== Problem to solve ==
Copy verbatim the block of lines in the entries below whose first line contains "hood, outward = crown_wrap_grid(band[0])" and whose last line contains "Vector(map(max, high, point))". Leave out all other lines.

====== Given information

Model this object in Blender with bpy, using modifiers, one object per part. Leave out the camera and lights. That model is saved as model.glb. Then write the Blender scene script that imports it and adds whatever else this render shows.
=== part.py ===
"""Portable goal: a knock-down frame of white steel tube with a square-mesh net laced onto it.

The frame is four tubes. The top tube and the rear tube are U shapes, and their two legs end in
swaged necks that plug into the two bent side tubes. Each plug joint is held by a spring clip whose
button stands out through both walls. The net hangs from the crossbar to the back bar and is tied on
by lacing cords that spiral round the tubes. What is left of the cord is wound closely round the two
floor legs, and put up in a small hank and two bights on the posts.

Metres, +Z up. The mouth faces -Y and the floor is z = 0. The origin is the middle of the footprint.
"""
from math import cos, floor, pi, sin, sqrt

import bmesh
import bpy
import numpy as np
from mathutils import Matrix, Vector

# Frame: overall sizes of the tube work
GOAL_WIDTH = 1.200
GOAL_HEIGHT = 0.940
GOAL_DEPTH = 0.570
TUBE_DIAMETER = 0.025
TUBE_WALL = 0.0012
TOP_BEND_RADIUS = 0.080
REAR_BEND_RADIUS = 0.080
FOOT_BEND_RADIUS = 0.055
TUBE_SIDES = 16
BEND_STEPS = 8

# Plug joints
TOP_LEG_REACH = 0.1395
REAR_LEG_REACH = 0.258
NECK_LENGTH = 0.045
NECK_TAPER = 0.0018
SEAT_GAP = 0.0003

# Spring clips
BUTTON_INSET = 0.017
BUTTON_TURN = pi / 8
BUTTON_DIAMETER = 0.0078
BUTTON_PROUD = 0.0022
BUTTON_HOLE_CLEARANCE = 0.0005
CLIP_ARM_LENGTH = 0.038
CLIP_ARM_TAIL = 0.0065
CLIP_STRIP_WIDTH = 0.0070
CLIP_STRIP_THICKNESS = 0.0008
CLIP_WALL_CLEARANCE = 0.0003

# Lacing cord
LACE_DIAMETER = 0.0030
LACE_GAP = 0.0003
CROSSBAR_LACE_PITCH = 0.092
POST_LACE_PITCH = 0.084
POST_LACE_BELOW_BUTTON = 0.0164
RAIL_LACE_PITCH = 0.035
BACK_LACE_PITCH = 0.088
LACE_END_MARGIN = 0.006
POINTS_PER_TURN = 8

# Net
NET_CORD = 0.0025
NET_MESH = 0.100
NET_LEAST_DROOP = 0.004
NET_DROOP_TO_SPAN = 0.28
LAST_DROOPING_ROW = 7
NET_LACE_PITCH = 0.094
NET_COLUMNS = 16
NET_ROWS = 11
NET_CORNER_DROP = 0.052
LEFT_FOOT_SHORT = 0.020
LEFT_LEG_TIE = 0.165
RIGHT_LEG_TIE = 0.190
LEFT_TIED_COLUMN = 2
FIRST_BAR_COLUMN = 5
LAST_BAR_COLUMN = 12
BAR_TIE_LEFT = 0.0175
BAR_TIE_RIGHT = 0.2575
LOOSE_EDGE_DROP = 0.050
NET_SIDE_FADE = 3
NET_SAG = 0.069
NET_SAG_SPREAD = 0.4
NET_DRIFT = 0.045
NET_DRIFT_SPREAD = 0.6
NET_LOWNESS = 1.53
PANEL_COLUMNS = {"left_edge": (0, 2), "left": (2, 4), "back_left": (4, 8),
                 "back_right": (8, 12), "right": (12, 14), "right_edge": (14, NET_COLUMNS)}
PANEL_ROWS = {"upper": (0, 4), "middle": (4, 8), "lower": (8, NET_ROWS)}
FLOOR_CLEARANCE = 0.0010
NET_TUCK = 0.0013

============
====== Given information

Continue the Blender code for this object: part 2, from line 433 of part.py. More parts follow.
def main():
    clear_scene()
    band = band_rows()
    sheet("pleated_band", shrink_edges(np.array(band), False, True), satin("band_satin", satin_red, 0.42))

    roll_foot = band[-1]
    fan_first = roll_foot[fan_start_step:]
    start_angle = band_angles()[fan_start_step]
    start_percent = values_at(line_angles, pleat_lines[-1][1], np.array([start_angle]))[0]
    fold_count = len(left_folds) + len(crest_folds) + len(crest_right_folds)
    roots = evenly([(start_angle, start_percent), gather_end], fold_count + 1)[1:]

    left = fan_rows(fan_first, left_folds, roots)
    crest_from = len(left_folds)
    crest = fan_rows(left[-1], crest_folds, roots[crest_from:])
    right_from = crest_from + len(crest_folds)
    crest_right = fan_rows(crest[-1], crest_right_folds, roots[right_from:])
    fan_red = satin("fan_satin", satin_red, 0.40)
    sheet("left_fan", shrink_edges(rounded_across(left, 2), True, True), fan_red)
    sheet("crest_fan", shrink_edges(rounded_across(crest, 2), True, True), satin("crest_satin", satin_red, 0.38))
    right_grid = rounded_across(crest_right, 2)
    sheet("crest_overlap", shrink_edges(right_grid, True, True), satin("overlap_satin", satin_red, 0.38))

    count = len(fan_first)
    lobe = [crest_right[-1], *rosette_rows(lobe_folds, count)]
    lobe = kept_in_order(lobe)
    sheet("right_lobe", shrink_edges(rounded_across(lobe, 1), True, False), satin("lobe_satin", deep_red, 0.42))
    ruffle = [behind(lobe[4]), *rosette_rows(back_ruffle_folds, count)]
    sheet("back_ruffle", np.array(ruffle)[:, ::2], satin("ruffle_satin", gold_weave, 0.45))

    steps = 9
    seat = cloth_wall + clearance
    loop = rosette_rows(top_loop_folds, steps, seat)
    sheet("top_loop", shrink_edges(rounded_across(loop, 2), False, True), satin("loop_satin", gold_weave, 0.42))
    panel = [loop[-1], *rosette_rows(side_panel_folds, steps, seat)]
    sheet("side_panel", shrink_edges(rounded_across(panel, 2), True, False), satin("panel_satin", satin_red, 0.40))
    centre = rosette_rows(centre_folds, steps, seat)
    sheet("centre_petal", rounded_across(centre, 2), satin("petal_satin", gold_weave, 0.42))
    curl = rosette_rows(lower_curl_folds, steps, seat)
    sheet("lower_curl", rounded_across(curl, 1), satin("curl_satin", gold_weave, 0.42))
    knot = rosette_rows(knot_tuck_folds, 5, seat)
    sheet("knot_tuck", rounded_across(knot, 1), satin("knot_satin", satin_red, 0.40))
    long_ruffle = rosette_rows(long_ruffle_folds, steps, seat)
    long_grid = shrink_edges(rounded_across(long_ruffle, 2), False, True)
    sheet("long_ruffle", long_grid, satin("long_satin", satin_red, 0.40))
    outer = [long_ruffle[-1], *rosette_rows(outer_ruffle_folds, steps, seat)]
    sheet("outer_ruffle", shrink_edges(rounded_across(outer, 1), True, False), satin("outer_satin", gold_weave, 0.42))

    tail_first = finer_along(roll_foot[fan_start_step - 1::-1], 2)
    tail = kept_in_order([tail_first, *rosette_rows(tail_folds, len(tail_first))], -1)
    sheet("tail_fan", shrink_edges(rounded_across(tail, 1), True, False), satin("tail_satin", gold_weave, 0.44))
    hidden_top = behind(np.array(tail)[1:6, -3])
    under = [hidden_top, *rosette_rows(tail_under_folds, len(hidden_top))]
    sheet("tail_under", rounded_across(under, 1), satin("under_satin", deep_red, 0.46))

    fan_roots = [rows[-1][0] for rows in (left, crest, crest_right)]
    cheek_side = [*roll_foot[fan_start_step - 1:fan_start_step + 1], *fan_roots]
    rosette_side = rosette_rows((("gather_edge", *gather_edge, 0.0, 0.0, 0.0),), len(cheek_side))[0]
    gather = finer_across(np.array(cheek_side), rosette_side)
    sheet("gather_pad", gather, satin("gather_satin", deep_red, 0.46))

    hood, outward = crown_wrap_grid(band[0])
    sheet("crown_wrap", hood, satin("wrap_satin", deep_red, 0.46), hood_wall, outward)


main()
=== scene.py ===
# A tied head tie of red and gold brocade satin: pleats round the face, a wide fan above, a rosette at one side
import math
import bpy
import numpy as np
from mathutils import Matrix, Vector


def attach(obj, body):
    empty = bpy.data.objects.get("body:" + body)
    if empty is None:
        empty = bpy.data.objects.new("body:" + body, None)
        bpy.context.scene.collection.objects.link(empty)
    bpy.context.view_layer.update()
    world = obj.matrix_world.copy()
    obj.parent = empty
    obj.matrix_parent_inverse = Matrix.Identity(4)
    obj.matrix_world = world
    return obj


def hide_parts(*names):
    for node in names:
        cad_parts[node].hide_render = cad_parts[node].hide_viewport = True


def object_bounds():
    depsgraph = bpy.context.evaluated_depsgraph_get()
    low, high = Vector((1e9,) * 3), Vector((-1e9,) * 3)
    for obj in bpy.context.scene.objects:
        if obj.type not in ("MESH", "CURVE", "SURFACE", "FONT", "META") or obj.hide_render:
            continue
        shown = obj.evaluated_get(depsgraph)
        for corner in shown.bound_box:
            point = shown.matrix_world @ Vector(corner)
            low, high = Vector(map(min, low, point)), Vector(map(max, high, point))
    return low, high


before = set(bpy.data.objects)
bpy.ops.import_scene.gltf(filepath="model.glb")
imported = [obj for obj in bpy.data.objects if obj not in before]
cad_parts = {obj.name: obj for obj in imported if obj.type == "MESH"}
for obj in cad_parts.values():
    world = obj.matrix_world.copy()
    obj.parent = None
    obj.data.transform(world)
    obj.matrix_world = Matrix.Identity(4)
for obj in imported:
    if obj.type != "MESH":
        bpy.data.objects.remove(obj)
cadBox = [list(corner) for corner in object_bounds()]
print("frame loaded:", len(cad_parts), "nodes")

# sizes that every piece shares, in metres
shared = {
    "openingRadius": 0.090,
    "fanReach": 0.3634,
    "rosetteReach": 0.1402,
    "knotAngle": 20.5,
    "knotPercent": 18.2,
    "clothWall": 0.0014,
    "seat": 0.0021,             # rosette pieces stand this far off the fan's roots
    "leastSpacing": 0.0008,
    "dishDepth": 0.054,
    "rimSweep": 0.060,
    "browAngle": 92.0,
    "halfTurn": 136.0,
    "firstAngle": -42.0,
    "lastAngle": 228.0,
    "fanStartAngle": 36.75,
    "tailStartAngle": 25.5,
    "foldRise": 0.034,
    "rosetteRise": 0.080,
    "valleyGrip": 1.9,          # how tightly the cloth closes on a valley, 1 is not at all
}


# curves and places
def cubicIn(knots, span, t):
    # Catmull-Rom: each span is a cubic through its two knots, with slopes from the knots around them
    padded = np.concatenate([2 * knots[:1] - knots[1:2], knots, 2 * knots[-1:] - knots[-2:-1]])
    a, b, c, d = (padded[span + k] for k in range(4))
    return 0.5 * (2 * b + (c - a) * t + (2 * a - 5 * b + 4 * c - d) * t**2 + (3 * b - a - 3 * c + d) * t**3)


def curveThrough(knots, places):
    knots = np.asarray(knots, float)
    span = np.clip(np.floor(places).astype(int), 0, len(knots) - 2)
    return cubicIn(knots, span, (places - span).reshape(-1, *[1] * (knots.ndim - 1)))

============
====== Given information

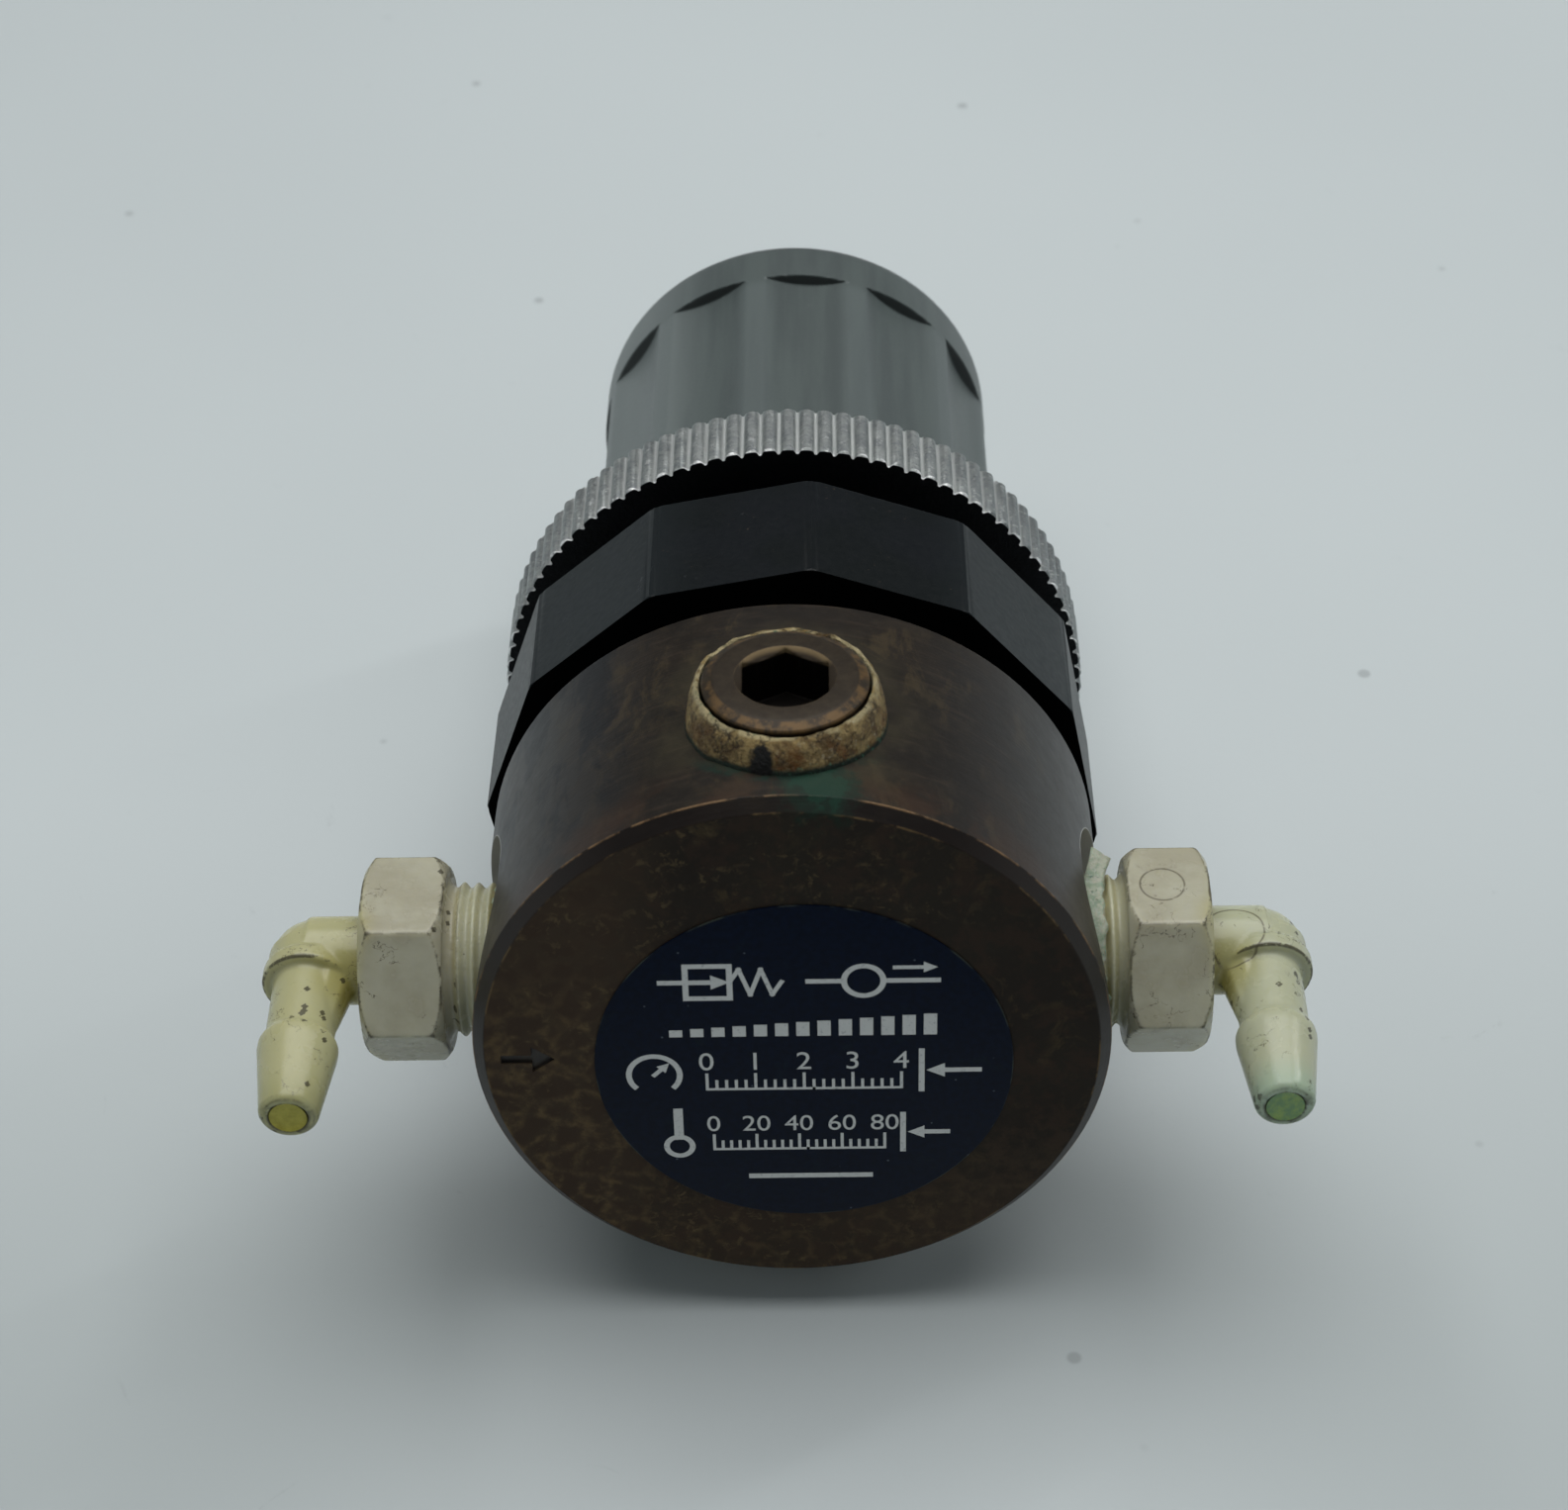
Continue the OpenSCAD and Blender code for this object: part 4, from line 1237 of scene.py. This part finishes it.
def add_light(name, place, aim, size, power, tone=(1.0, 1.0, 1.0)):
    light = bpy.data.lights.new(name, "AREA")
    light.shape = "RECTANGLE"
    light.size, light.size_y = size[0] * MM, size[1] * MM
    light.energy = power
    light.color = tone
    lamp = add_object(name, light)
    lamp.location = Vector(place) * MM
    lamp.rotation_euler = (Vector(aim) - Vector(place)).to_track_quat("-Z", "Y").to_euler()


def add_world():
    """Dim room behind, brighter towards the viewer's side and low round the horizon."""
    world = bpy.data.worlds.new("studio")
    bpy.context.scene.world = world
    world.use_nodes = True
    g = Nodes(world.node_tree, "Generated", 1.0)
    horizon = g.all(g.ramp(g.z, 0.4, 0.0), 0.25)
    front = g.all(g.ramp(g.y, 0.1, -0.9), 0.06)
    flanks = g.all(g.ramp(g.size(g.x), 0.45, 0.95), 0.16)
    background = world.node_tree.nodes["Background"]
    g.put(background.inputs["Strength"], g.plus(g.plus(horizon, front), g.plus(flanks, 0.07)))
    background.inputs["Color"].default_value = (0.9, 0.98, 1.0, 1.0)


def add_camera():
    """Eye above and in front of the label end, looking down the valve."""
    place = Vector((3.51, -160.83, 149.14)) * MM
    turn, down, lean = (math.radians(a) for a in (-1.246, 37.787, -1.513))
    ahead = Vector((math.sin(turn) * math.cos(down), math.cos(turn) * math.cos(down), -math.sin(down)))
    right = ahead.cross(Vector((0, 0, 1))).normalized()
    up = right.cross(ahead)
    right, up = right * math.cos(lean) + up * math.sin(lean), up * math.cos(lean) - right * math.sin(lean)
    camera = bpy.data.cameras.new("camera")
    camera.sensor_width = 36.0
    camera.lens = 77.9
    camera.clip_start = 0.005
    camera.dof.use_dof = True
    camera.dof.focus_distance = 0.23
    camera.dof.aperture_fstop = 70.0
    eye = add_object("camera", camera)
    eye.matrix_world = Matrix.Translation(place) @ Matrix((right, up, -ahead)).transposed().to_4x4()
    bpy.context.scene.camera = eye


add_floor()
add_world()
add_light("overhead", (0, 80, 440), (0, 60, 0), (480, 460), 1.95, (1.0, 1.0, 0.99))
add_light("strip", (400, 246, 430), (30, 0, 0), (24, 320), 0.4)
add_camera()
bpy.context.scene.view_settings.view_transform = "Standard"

============

== Final result ==
    hood, outward = crown_wrap_grid(band[0])
    sheet("crown_wrap", hood, satin("wrap_satin", deep_red, 0.46), hood_wall, outward)


main()
=== scene.py ===
# A tied head tie of red and gold brocade satin: pleats round the face, a wide fan above, a rosette at one side
import math
import bpy
import numpy as np
from mathutils import Matrix, Vector


def attach(obj, body):
    empty = bpy.data.objects.get("body:" + body)
    if empty is None:
        empty = bpy.data.objects.new("body:" + body, None)
        bpy.context.scene.collection.objects.link(empty)
    bpy.context.view_layer.update()
    world = obj.matrix_world.copy()
    obj.parent = empty
    obj.matrix_parent_inverse = Matrix.Identity(4)
    obj.matrix_world = world
    return obj


def hide_parts(*names):
    for node in names:
        cad_parts[node].hide_render = cad_parts[node].hide_viewport = True


def object_bounds():
    depsgraph = bpy.context.evaluated_depsgraph_get()
    low, high = Vector((1e9,) * 3), Vector((-1e9,) * 3)
    for obj in bpy.context.scene.objects:
        if obj.type not in ("MESH", "CURVE", "SURFACE", "FONT", "META") or obj.hide_render:
            continue
        shown = obj.evaluated_get(depsgraph)
        for corner in shown.bound_box:
            point = shown.matrix_world @ Vector(corner)
            low, high = Vector(map(min, low, point)), Vector(map(max, high, point))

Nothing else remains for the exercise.